What you are asked to do:
Look through the data below and extract, unchanged, the lines from the one that contains "body_section = body()" to the one that contains "obj.parent = empty", both included.

>> START

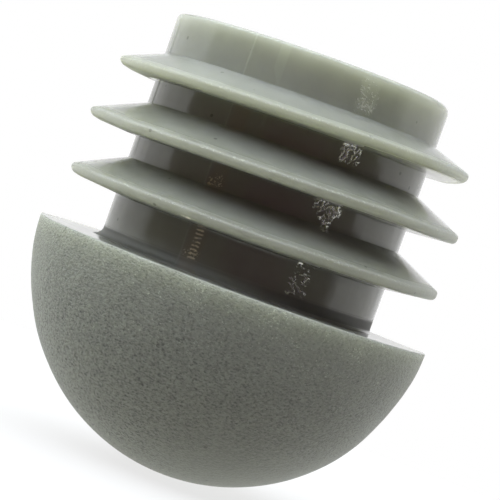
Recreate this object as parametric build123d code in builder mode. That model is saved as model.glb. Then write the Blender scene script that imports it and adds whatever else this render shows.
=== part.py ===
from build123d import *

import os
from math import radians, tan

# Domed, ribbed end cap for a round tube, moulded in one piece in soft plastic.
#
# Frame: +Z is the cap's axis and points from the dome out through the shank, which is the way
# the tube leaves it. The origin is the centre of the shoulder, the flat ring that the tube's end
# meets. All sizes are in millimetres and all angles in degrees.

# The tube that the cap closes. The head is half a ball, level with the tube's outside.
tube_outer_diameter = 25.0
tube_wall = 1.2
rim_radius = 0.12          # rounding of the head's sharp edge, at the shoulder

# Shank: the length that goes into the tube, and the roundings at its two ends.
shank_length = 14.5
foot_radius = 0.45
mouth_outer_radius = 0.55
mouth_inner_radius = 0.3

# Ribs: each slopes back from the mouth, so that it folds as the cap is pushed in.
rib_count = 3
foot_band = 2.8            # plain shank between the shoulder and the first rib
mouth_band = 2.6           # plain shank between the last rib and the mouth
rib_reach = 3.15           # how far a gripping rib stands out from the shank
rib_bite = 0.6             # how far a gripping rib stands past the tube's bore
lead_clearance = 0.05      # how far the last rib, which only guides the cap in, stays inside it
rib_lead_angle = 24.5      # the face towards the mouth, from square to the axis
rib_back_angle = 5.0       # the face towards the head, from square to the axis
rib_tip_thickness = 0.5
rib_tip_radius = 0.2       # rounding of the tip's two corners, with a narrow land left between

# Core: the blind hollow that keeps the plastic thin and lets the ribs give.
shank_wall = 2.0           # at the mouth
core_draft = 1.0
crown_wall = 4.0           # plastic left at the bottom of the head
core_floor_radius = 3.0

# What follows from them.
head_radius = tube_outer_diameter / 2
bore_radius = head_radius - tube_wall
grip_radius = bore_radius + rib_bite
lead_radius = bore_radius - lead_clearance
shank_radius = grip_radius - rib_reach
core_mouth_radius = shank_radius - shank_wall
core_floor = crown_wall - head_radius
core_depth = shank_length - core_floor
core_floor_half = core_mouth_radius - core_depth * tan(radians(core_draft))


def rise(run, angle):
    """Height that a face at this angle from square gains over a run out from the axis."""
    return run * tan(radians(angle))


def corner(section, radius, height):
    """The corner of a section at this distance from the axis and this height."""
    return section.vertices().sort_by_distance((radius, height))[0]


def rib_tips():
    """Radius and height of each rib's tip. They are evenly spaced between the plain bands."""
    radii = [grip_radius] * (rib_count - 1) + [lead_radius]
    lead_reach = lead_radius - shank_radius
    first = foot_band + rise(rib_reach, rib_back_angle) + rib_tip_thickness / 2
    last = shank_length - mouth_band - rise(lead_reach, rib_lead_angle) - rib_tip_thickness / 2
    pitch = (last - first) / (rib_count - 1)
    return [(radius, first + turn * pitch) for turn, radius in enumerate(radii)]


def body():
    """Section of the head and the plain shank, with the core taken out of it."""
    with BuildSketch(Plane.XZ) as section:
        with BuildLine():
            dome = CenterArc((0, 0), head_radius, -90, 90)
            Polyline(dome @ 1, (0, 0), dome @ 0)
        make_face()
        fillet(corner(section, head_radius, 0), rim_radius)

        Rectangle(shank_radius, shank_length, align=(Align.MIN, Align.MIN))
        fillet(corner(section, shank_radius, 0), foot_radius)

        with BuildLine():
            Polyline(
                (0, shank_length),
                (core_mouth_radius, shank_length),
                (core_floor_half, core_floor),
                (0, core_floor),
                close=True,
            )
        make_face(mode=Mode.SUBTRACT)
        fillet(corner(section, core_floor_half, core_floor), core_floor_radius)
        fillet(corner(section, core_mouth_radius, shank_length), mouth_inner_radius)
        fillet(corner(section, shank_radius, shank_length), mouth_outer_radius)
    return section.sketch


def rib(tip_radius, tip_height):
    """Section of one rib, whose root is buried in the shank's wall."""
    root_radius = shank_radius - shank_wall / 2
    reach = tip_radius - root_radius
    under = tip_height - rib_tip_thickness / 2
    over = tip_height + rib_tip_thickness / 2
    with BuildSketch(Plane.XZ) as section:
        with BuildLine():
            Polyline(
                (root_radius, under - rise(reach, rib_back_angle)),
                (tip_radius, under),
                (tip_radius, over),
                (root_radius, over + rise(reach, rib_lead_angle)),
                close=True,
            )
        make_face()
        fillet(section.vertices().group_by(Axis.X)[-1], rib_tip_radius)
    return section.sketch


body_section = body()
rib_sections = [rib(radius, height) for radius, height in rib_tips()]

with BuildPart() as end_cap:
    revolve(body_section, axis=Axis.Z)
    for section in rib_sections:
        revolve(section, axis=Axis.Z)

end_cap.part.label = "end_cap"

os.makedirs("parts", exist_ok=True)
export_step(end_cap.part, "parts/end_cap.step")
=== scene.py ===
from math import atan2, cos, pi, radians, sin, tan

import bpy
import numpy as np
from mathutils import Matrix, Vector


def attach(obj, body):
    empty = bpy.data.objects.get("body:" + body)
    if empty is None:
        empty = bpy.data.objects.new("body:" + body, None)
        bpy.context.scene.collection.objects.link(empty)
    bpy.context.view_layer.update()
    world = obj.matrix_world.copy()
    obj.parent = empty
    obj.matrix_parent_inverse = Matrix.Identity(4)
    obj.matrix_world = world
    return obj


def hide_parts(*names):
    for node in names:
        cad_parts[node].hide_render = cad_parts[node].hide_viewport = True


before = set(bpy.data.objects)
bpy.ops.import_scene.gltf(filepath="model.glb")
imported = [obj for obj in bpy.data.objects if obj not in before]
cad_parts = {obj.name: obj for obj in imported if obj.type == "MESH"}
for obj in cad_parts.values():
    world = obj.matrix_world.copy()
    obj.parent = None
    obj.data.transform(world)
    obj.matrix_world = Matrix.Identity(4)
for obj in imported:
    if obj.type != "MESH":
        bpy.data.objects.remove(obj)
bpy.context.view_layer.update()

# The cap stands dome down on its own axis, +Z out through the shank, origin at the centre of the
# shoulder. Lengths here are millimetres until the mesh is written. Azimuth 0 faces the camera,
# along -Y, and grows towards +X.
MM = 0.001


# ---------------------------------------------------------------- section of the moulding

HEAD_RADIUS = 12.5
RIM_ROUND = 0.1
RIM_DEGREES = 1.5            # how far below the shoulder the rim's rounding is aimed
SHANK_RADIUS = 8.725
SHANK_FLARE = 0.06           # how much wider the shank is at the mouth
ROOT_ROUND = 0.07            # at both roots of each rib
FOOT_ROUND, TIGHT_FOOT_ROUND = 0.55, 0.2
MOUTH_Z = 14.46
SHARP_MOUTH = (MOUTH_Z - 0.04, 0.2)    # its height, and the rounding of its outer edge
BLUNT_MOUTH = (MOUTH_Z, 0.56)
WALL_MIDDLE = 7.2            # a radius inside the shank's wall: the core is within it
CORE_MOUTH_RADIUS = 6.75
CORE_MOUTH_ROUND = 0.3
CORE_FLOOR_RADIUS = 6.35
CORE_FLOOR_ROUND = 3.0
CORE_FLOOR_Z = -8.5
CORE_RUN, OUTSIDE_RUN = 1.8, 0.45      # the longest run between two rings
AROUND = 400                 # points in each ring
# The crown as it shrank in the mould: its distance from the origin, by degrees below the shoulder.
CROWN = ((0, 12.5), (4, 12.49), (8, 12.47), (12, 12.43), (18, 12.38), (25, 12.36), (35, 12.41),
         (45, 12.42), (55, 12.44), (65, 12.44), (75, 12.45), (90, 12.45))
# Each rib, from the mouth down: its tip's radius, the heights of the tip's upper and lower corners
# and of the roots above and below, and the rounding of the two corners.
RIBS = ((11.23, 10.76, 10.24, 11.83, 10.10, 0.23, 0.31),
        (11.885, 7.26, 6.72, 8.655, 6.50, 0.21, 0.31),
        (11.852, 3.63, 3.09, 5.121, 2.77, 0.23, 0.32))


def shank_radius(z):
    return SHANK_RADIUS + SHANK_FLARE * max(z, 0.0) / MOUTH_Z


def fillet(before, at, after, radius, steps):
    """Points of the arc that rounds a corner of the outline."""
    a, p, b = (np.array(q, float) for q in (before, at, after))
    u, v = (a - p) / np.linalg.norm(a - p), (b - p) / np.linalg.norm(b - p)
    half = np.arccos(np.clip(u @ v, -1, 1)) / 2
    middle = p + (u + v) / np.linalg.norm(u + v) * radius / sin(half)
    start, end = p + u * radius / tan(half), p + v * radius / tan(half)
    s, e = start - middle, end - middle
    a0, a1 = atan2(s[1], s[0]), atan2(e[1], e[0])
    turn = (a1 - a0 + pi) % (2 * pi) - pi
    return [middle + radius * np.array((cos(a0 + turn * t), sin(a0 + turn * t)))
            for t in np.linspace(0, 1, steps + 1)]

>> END

Final answer:
body_section = body()
rib_sections = [rib(radius, height) for radius, height in rib_tips()]

with BuildPart() as end_cap:
    revolve(body_section, axis=Axis.Z)
    for section in rib_sections:
        revolve(section, axis=Axis.Z)

end_cap.part.label = "end_cap"

os.makedirs("parts", exist_ok=True)
export_step(end_cap.part, "parts/end_cap.step")
=== scene.py ===
from math import atan2, cos, pi, radians, sin, tan

import bpy
import numpy as np
from mathutils import Matrix, Vector


def attach(obj, body):
    empty = bpy.data.objects.get("body:" + body)
    if empty is None:
        empty = bpy.data.objects.new("body:" + body, None)
        bpy.context.scene.collection.objects.link(empty)
    bpy.context.view_layer.update()
    world = obj.matrix_world.copy()
    obj.parent = empty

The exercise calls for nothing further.